THOMAS OBERENDER: Was verstehen Sie darunter?
JONAS ZIPF: Es stellt sich doch die Frage: Vernachlässigen wir nicht all die uns bestimmenden Kräften? Diese Annahme eines Anthropozän ist doch letztlich eine Hybris. Wer, wenn nicht der Mensch, wollte behaupten: Wir können die ganze Naturgeschichte mit ein paar Jahren Menschheitsgeschichte eliminieren. Denn wir sind jetzt die Krone der Schöpfung, um beim Wort «Krone» zu bleiben…

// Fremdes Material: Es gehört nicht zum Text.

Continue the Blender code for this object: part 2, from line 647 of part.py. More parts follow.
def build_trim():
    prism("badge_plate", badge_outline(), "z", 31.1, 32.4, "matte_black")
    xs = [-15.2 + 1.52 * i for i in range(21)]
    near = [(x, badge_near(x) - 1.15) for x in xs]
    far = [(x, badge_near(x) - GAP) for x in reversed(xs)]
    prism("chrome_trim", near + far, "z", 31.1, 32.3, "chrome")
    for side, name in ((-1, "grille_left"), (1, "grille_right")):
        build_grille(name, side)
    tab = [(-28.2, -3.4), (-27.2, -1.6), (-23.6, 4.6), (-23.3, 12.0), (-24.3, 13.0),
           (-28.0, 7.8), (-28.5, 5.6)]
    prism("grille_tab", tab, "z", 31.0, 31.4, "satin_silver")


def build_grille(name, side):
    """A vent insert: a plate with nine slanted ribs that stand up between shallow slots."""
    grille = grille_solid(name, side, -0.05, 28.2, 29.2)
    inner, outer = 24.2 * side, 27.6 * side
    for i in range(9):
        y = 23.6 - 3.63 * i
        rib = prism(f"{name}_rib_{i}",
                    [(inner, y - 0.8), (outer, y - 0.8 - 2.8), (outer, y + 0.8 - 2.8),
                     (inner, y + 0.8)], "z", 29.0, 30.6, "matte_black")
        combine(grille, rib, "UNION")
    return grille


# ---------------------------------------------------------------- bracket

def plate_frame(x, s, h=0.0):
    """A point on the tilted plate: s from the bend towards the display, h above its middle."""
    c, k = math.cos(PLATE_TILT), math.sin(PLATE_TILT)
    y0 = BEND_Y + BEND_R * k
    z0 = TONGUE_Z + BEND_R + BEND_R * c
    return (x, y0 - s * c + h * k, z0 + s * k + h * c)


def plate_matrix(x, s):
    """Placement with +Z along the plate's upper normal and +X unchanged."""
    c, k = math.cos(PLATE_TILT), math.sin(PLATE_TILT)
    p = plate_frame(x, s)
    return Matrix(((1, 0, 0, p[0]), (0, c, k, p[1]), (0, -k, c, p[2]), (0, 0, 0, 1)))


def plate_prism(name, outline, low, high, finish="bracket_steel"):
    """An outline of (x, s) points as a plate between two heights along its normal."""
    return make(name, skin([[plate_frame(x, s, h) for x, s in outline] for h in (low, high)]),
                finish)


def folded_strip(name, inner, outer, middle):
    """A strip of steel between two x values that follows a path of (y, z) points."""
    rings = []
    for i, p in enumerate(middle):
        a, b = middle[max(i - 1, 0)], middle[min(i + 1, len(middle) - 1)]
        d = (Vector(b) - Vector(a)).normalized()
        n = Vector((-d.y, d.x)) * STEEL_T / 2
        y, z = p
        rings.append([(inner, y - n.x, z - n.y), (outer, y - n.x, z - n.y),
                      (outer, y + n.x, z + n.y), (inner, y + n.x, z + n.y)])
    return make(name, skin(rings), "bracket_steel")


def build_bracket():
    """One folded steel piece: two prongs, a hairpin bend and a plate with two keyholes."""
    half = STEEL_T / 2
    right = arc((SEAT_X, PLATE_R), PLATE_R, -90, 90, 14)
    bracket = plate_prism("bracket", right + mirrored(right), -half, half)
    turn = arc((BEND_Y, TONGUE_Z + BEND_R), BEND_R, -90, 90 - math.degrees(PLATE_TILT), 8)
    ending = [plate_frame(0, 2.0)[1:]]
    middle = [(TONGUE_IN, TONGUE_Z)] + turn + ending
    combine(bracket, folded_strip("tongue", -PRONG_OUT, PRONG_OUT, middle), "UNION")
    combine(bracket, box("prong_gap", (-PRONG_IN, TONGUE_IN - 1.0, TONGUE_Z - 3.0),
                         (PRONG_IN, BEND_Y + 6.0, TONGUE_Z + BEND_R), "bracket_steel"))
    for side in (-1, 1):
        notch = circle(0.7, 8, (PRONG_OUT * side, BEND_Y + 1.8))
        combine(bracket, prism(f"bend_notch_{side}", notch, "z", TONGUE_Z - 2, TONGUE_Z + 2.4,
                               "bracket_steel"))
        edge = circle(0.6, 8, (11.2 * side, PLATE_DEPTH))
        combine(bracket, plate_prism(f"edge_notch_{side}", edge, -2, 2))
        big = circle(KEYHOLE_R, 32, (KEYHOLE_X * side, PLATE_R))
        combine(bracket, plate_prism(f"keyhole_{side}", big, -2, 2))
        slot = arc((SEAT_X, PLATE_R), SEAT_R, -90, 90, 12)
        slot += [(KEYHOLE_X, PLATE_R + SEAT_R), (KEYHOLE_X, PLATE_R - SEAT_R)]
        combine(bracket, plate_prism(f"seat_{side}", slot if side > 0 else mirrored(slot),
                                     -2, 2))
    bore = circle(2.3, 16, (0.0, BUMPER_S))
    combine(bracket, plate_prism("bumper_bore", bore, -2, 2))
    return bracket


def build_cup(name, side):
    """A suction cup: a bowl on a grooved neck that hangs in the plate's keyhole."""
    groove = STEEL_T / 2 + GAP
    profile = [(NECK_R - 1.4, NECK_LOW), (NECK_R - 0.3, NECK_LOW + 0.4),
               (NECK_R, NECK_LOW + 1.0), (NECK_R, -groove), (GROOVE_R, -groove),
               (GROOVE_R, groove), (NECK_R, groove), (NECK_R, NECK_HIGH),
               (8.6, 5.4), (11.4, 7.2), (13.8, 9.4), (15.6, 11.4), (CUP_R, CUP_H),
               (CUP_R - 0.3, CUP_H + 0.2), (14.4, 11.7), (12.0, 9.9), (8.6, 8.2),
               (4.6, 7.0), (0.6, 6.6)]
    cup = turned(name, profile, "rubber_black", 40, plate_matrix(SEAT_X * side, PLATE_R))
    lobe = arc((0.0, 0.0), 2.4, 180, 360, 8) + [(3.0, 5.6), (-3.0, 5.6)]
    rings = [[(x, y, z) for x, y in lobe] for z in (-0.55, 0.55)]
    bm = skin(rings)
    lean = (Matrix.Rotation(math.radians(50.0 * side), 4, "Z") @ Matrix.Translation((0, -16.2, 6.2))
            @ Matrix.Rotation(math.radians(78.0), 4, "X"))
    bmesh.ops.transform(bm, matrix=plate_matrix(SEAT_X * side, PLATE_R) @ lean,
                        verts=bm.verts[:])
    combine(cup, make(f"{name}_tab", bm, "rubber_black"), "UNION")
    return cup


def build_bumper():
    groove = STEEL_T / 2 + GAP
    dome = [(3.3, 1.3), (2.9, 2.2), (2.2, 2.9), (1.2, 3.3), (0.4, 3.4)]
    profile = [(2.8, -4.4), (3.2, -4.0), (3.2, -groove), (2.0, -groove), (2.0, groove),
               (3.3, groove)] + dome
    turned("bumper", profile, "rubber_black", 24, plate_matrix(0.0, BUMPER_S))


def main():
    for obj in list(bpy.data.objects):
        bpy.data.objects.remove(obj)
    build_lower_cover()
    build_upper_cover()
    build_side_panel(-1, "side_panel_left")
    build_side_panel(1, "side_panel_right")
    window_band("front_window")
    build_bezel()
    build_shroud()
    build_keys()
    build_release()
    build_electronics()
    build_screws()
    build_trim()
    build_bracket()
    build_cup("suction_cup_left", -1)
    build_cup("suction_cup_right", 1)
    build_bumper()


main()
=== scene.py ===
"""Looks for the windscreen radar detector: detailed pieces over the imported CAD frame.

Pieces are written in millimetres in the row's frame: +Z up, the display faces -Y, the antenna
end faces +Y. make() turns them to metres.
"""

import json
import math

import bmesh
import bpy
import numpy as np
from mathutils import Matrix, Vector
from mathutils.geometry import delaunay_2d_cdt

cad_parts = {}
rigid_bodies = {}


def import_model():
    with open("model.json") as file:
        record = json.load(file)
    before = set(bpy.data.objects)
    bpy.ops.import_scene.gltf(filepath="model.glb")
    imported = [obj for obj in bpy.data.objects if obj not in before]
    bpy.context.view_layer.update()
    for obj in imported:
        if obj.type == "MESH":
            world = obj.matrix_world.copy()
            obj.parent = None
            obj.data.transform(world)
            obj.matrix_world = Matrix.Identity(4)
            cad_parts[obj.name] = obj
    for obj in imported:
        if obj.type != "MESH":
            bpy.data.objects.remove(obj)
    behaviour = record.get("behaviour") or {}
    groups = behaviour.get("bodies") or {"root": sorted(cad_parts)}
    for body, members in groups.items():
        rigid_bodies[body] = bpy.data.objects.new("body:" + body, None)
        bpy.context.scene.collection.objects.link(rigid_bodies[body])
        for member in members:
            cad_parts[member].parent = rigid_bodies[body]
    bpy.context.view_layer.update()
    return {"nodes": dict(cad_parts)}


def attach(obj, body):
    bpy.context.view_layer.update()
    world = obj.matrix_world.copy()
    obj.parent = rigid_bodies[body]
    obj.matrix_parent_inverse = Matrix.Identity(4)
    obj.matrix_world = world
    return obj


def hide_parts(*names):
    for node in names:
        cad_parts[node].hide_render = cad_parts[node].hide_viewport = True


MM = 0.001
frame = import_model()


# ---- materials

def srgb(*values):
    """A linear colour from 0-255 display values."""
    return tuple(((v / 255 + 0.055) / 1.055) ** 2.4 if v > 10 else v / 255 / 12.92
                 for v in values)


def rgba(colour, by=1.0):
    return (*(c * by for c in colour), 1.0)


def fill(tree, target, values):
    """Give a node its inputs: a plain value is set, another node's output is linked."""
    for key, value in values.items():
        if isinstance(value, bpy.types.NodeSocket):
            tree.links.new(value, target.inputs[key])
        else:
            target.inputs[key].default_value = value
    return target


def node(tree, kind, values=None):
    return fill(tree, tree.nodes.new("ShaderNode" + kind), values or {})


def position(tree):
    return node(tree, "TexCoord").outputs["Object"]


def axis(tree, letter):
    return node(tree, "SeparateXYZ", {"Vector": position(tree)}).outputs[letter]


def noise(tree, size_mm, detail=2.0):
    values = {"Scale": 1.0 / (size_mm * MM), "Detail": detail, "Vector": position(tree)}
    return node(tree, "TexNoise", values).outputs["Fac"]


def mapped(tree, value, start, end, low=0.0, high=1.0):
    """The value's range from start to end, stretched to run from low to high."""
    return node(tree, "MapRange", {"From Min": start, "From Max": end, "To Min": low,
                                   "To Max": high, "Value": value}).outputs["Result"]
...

THOMAS OBERENDER: …ja, das ist so. Diese Überbetonung des Faktors Mensch ist irgendwie auch fragwürdig in diesem Titel für ein Zeitalter…
JONAS ZIPF: …Genau, als ob sich alles nach uns richten würde. Als ob wir die Natur überwunden hätten…
THOMAS OBERENDER: …Der Ausgangsgedanke für diese Wortschöpfung war ja lediglich, dass wir, unsere Spezies, plötzlich selber zu einer Naturgewalt geworden sind und seit dem Beginn der Moderne durch die Industrialisierung so katastrophale Naturzerstörungen im Erdsystem angerichtet haben, wie früher nur ein gesamtes geologisches Zeitalter…
JONAS ZIPF: …Genau. Und eigentlich erleben wir ja gerade, wie unglaublich fragil und wie sehr wir der Natur ausgeliefert sind.